● **GOAL OF THE EXERCISE**
Set down word for word each line from the start of the listing through the line that contains "return z < np.interp(x, *quarter.T)", both included.

● **DATA SECTION**
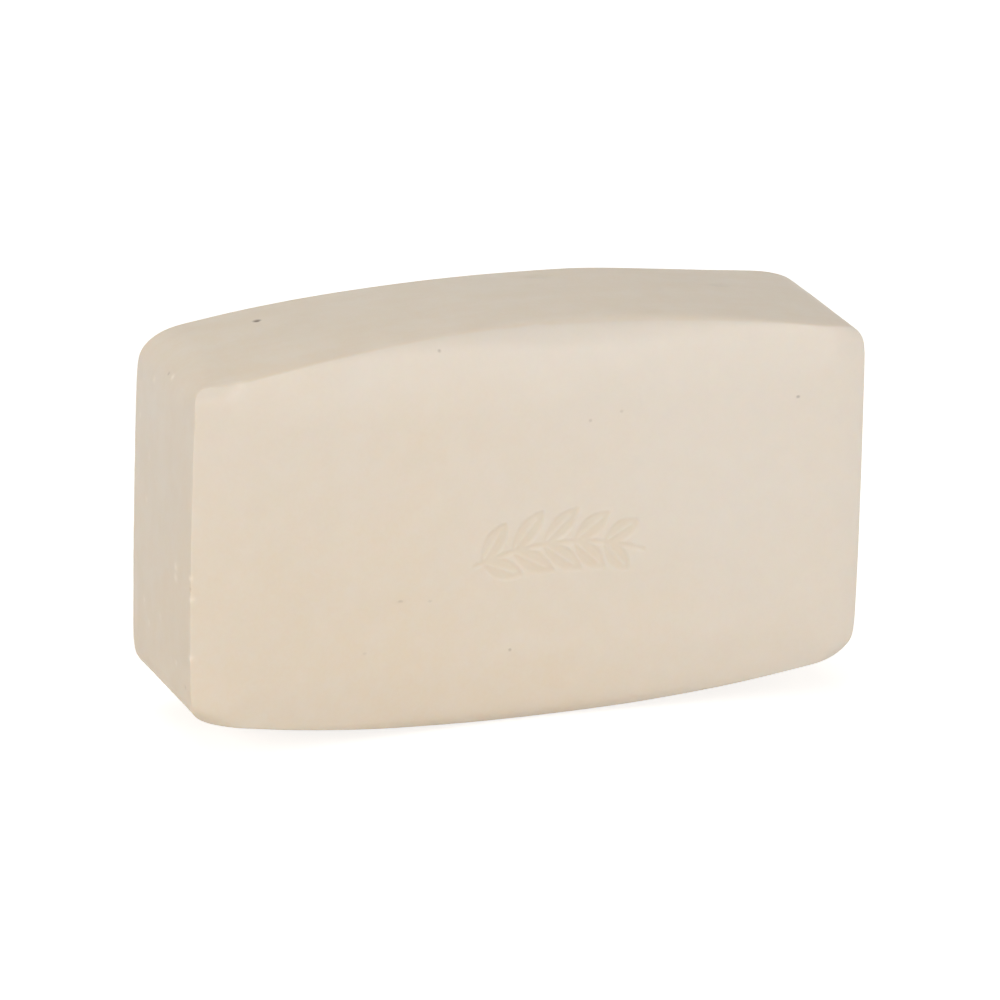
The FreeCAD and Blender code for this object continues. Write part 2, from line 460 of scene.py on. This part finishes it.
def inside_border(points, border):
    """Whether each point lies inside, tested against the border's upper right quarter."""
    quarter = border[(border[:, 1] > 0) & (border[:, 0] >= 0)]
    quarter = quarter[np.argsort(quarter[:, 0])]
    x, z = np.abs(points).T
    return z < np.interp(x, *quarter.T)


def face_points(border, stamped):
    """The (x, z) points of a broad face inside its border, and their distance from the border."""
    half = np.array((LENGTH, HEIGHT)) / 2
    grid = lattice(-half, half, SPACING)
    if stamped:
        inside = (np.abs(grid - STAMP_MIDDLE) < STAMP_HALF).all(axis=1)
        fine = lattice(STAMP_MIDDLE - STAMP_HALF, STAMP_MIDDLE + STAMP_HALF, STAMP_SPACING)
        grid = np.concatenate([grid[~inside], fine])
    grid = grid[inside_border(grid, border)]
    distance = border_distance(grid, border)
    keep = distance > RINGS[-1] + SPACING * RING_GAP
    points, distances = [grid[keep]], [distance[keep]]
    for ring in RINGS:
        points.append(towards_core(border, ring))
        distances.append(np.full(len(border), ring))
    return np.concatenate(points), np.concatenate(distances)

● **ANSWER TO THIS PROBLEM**
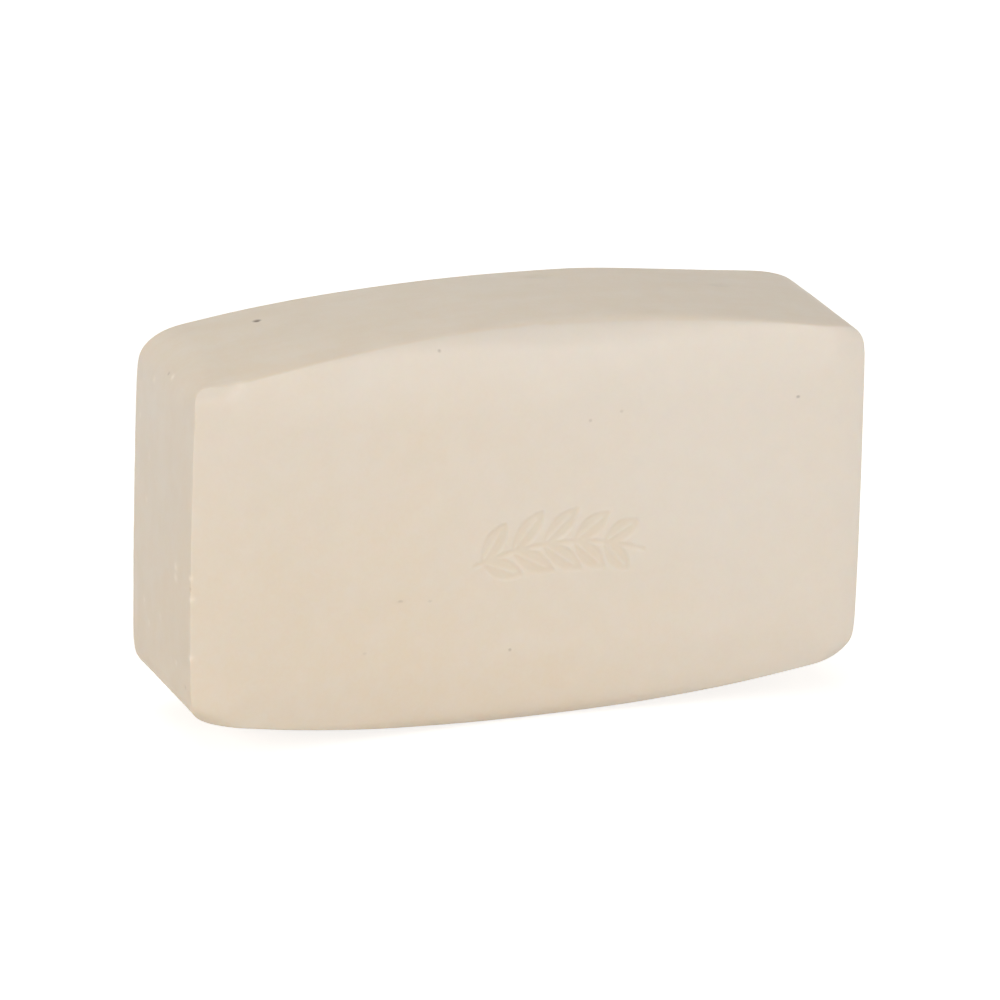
The FreeCAD and Blender code for this object continues. Write part 2, from line 460 of scene.py on. This part finishes it.
def inside_border(points, border):
    """Whether each point lies inside, tested against the border's upper right quarter."""
    quarter = border[(border[:, 1] > 0) & (border[:, 0] >= 0)]
    quarter = quarter[np.argsort(quarter[:, 0])]
    x, z = np.abs(points).T
    return z < np.interp(x, *quarter.T)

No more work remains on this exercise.